Conversions are not Second Class Architecture
When it was announced in March 2023 that David Chipperfield had been awarded this year’s Pritzker Prize, the vast majority of commentators described it as a well-deserved honour for an outstanding architect of our time. At the same time, however, criticism was voiced – mostly online – that the jury had reverted to old habits. Once again, an old white man (or should we say: an old man from the global North) was being honoured at the end of his career – a “star architect”, like many previous award winners. The shift in emphasis in the selection of laureates, which became noticeable with the honouring of Francis Kéré in 2022 and Lacaton Vassal in 2021, is being reversed. This criticism cannot be completely dismissed. At the same time as the above-mentioned projects, Chipperfield’s offices in London, Berlin, Shanghai, Milan and Santiago de Compostela are also working on numerous new commercial buildings. His name helps to sell architecture – be it on the property market, in politics or in the public eye. David Chipperfield is a globally successful brand. However, it is precisely this prominence that enables Chipperfield to exert influence – on the preferences of investors, on the appreciation of the public and not least on the professional image and self-perception of architects. The latter must come to terms with the fact that new construction will only make up a small part of their work in future, while the preservation and maintenance of existing buildings must take centre stage for reasons of sustainability. The turnaround in construction in the face of climate change makes this essential. It is therefore all the more important that conversions no longer represent second-class architecture. The world’s most highly regarded architecture prize for David Chipperfield is not least an expression of this change in understanding.

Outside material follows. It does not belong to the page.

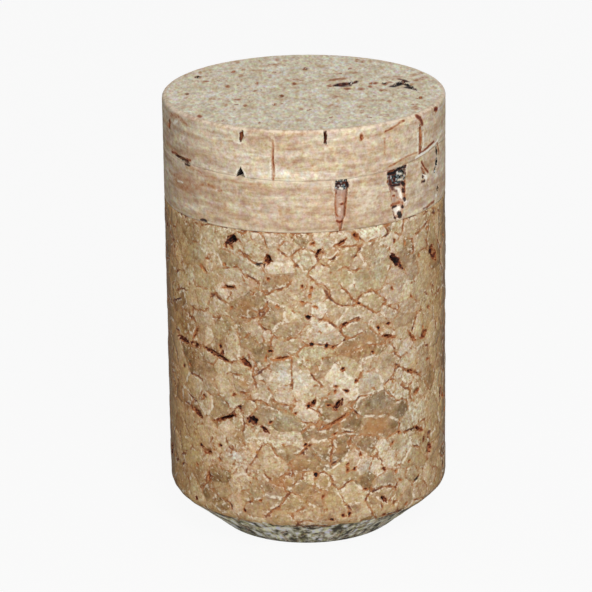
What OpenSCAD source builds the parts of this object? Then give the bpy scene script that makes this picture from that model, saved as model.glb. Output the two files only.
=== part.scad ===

Tables, Benches, Suitcases – Chipperfield as Designer
In addition to honouring his achievements as an architect, it should not be forgotten at this point that David Chipperfield, who was named “Personality of the Year” by the German Design Council in 2022 as part of the German Design Award, is also repeatedly active as a designer. For the Swedish lighting manufacturer Wästberg, for example, he designed the w102 series, which is one of Chipperfield’s most successful object designs with its reduced and striking design language. In recent years, he has created a whole series of almost monastic-looking tables and seating for the Frankfurt furniture manufacturer e15, some of which were created in connection with architectural projects. The bench made of steel and leather that Chipperfield and his team designed for the rooms of the James Simon Gallery is particularly beautiful. Even a suitcase was designed by Chipperfield. As he is constantly travelling, he was unable to find a piece of luggage to his liking, so without further ado he developed it together with Frankfurt bag manufacturer Tsatsas – a gift to himself, so to speak, from which others can now also benefit. Perhaps David Chipperfield will give himself another such gift for his 70th birthday. We would like to wish him – and us – the very best.